Source data:
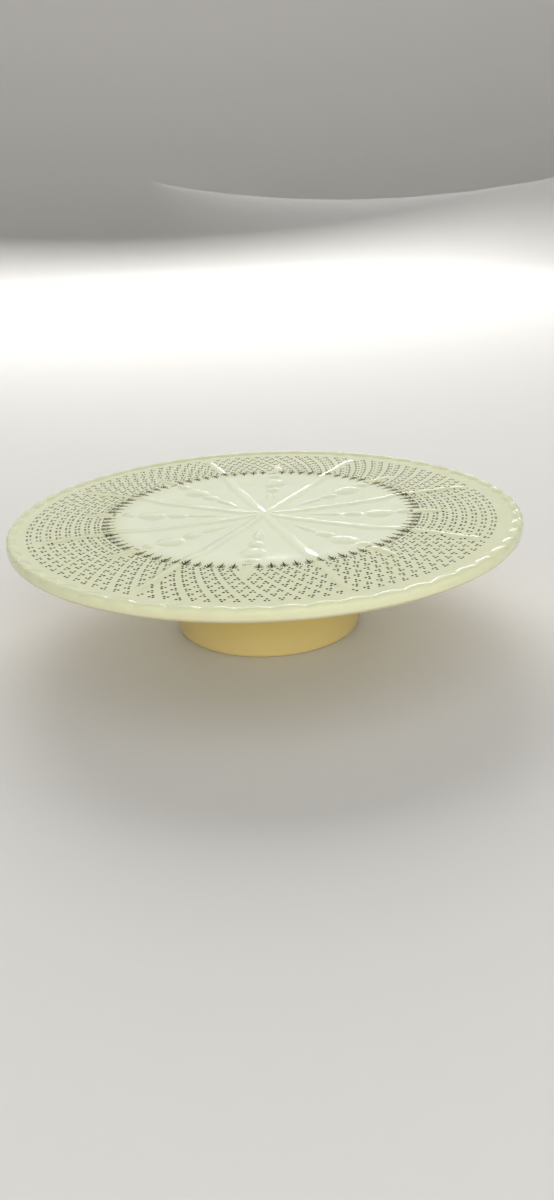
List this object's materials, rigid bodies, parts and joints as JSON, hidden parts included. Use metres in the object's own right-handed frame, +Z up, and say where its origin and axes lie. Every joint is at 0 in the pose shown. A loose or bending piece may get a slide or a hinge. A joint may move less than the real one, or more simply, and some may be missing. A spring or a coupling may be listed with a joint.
{
  "type": "cake stand",
  "caption": "Low cake stand: a round pressed opal glass plate with ribs, drops, a petalled lip and a gilt print, on a short hollow drum foot.",
  "frame": {"origin": "on the table, under the centre of the plate", "axes": "+Z up along the stand's axis, -Y to the front along a row of drops"},
  "size_m": [0.2802, 0.2802, 0.0652],
  "materials": {
    "plate_glass": "fire-polished opal glass, pale green-cream, glossy and faintly translucent",
    "foot_glass": "the same opal glass, looking warm amber where light comes through it",
    "dot_gilt": "fired gilt, tarnished to dark olive bronze",
    "leaf_gilt": "fired gilt, tarnished to dark brown bronze"
  },
  "bodies": {
    "root": {"plate": "plate_glass", "foot": "foot_glass", "gilt_dots_1": "dot_gilt", "gilt_dots_2": "dot_gilt", "gilt_dots_3": "dot_gilt", "gilt_dots_4": "dot_gilt", "gilt_dots_5": "dot_gilt", "gilt_dots_6": "dot_gilt", "gilt_dots_7": "dot_gilt", "gilt_dots_8": "dot_gilt", "gilt_garland_1": "leaf_gilt", "gilt_garland_2": "leaf_gilt", "gilt_garland_3": "leaf_gilt", "gilt_garland_4": "leaf_gilt", "gilt_garland_5": "leaf_gilt", "gilt_garland_6": "leaf_gilt", "gilt_garland_7": "leaf_gilt", "gilt_garland_8": "leaf_gilt", "gilt_garland_9": "leaf_gilt", "gilt_garland_10": "leaf_gilt", "gilt_garland_11": "leaf_gilt", "gilt_garland_12": "leaf_gilt", "gilt_garland_13": "leaf_gilt", "gilt_garland_14": "leaf_gilt", "gilt_garland_15": "leaf_gilt", "gilt_garland_16": "leaf_gilt"}
  },
  "joints": []
}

Exercise task: Write the data from above out again, exactly.

Result of this task:
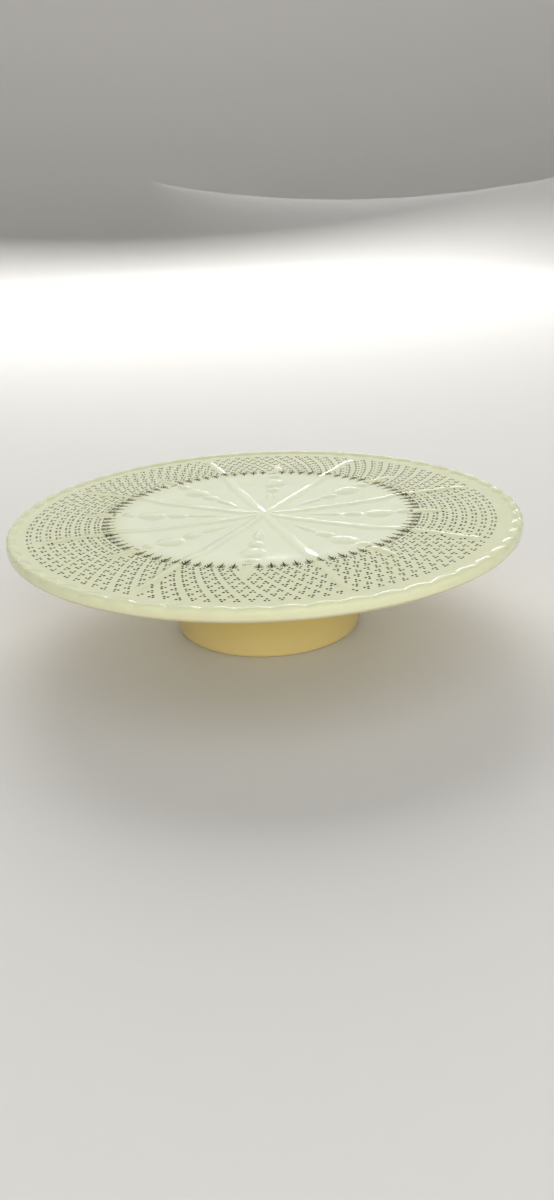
List this object's materials, rigid bodies, parts and joints as JSON, hidden parts included. Use metres in the object's own right-handed frame, +Z up, and say where its origin and axes lie. Every joint is at 0 in the pose shown. A loose or bending piece may get a slide or a hinge. A joint may move less than the real one, or more simply, and some may be missing. A spring or a coupling may be listed with a joint.
{
  "type": "cake stand",
  "caption": "Low cake stand: a round pressed opal glass plate with ribs, drops, a petalled lip and a gilt print, on a short hollow drum foot.",
  "frame": {"origin": "on the table, under the centre of the plate", "axes": "+Z up along the stand's axis, -Y to the front along a row of drops"},
  "size_m": [0.2802, 0.2802, 0.0652],
  "materials": {
    "plate_glass": "fire-polished opal glass, pale green-cream, glossy and faintly translucent",
    "foot_glass": "the same opal glass, looking warm amber where light comes through it",
    "dot_gilt": "fired gilt, tarnished to dark olive bronze",
    "leaf_gilt": "fired gilt, tarnished to dark brown bronze"
  },
  "bodies": {
    "root": {"plate": "plate_glass", "foot": "foot_glass", "gilt_dots_1": "dot_gilt", "gilt_dots_2": "dot_gilt", "gilt_dots_3": "dot_gilt", "gilt_dots_4": "dot_gilt", "gilt_dots_5": "dot_gilt", "gilt_dots_6": "dot_gilt", "gilt_dots_7": "dot_gilt", "gilt_dots_8": "dot_gilt", "gilt_garland_1": "leaf_gilt", "gilt_garland_2": "leaf_gilt", "gilt_garland_3": "leaf_gilt", "gilt_garland_4": "leaf_gilt", "gilt_garland_5": "leaf_gilt", "gilt_garland_6": "leaf_gilt", "gilt_garland_7": "leaf_gilt", "gilt_garland_8": "leaf_gilt", "gilt_garland_9": "leaf_gilt", "gilt_garland_10": "leaf_gilt", "gilt_garland_11": "leaf_gilt", "gilt_garland_12": "leaf_gilt", "gilt_garland_13": "leaf_gilt", "gilt_garland_14": "leaf_gilt", "gilt_garland_15": "leaf_gilt", "gilt_garland_16": "leaf_gilt"}
  },
  "joints": []
}